[Problem to solve] Compile every line that includes the word "from".

* start The input *

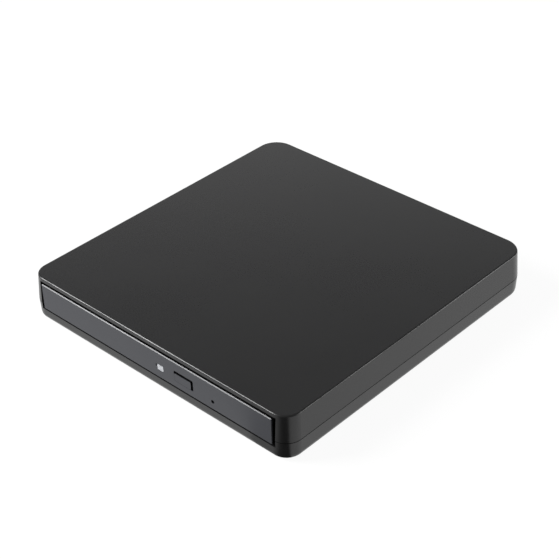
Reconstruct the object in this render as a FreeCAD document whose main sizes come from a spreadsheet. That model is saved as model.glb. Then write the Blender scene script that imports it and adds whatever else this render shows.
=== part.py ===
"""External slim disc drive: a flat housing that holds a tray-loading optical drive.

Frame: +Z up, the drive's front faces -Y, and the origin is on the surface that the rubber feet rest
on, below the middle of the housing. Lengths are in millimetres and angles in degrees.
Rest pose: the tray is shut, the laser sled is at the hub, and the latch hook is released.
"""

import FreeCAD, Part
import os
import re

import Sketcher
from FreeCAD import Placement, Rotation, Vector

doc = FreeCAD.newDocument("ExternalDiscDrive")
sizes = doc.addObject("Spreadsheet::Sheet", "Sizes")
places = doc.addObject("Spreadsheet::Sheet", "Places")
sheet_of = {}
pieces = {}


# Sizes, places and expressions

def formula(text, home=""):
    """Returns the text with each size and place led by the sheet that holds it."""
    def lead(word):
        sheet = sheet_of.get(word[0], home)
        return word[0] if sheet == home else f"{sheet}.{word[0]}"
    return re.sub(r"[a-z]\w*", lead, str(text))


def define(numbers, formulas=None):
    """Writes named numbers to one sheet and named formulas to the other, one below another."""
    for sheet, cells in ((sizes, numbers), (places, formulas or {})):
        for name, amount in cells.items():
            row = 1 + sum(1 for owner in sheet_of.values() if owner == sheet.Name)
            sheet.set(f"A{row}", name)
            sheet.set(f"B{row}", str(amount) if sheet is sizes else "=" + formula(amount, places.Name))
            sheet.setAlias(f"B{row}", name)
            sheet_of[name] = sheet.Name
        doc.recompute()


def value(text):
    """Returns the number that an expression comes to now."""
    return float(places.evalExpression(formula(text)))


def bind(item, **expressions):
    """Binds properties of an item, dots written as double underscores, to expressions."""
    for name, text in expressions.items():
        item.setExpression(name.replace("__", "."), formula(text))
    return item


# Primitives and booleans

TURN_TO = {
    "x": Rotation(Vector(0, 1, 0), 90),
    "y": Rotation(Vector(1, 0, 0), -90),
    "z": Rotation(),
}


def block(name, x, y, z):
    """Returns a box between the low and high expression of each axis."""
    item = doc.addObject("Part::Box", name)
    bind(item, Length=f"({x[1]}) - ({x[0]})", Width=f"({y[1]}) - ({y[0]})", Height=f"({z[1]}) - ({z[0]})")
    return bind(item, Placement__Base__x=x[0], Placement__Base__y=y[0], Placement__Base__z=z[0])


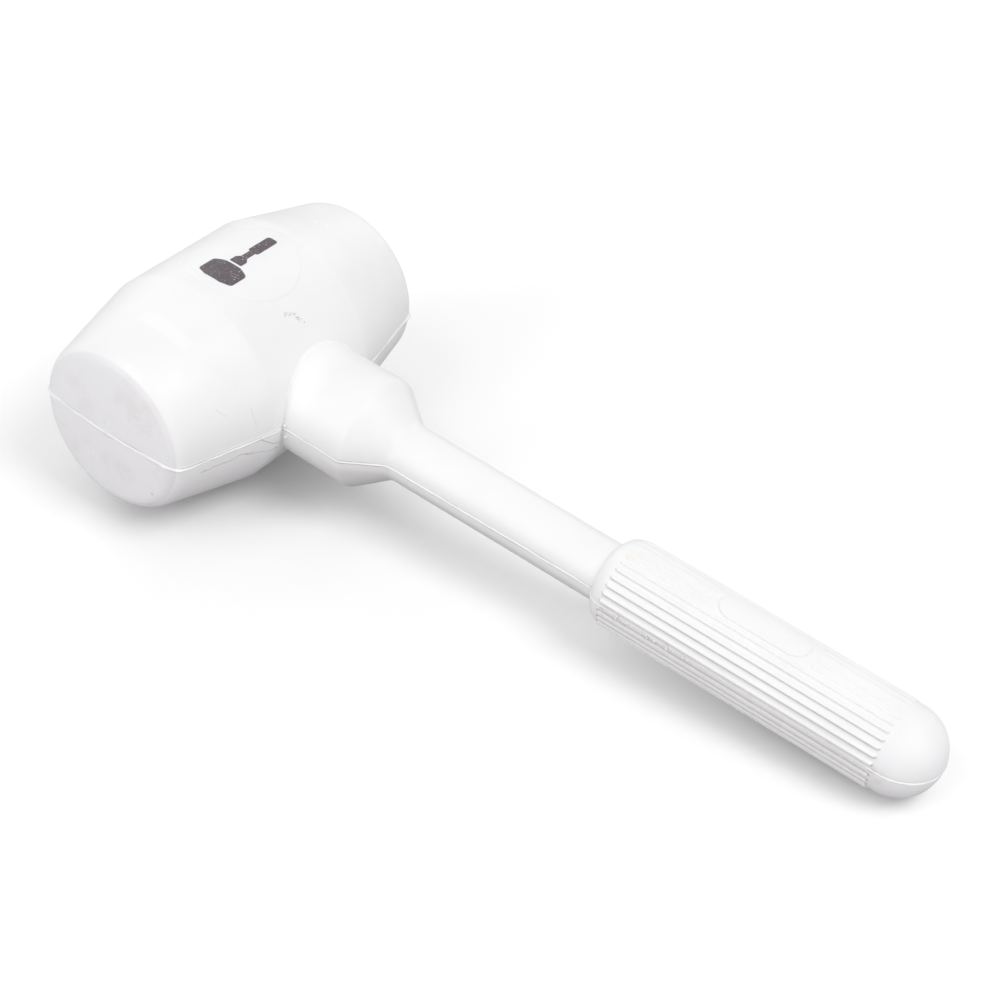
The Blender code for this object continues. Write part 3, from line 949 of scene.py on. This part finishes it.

* end The input *

[Final result]
Reconstruct the object in this render as a FreeCAD document whose main sizes come from a spreadsheet. That model is saved as model.glb. Then write the Blender scene script that imports it and adds whatever else this render shows.
from FreeCAD import Placement, Rotation, Vector
The Blender code for this object continues. Write part 3, from line 949 of scene.py on. This part finishes it.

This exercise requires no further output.